Toujours est-il que l’expression a eu une fortune qui n’est explicable que par l’obscurité du mot. Delvau note en 1867 : « Trente-et-un. Dernière élégance, suprême bon ton, dans l’argot du peuple. — Se mettre sur son trente-et-un. Se vêtir de son plus bel habit ou de sa plus belle robe — l’habit à manger du rôti et la robe à flaflas. On dit aussi se mettre sur son trente-six et sur son quarante-deux. »
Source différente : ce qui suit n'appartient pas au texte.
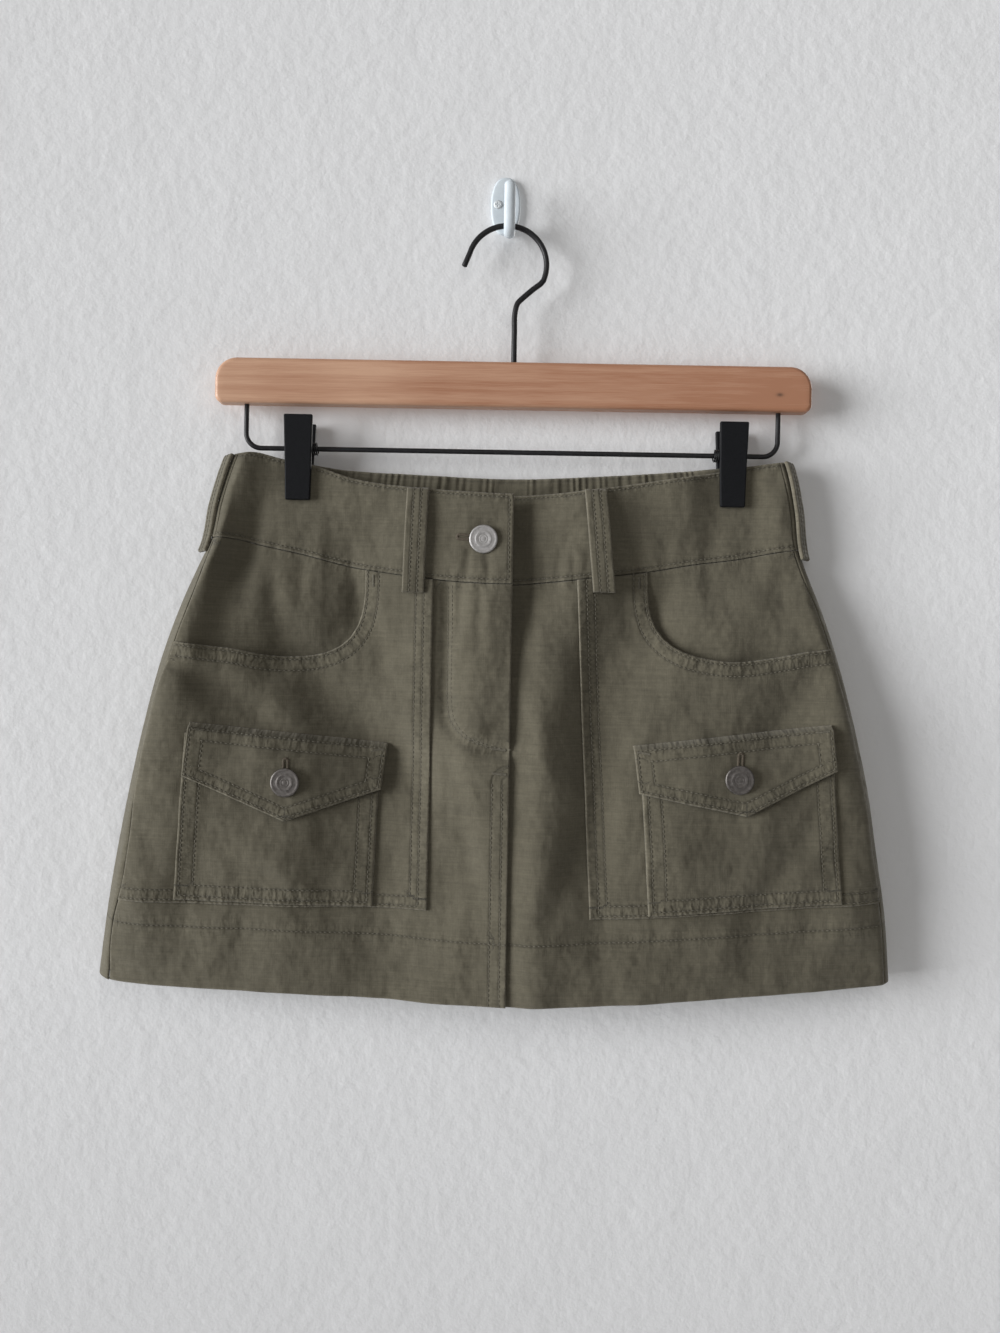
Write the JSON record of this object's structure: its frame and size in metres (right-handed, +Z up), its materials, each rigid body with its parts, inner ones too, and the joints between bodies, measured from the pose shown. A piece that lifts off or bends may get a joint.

Les modes changent, les expressions, même insondables, ont la vie dure : « Regarde ! me dit Pierrot. Ils se sont mis sur leur 31 !… En effet, tous arboraient des tenues nouvelles, des habits du dimanche fleurant l’entre-deux-guerre, des prince-de-galles défraîchis, des guêtres, des papillons à pois, et aucun ne portait la petite visière de rhodoïd bleu. » (B. Blier, Les Valseuses, 1972.)
S’habiller de pied en cap
Ce cap n’a rien à voir avec le manteau cité plus haut. Cap est ici le mot occitan qui désigne la tête, le « chef », et l’expression a trait à la mode de l’armure du chevalier. Elle constitue l’adaptation de la locution occitane del cap als pès : de la tête aux pieds, introduite sans doute au XIVe siècle par les régiments gascons. S’armer de pied en cap c’est revêtir l’armure complète, des pieds à la tête, de l’éperon à la « salade » ! « Et estoient en la cité de Paris de riches et puissants hommes armés de pied en cap, la somme de trente mille hommes », raconte Froissart. Dans la guerre picrocholine, Rabelais fait équiper de même frère Jan, le moine batailleur : « Chascun commencea soy armer et accoustrer, et armèrent le Moyne contre son vouloir, car il ne vouloit aultres armes que son froc davant son estomach et le baston de la croix en son poing. Toutesfoys, à leur plaisir feut armé de pied en cap et monté sur ung bon coursier du royaulme, et ung gros braquemart au cousté » (Gargantua, chap. XXXIX).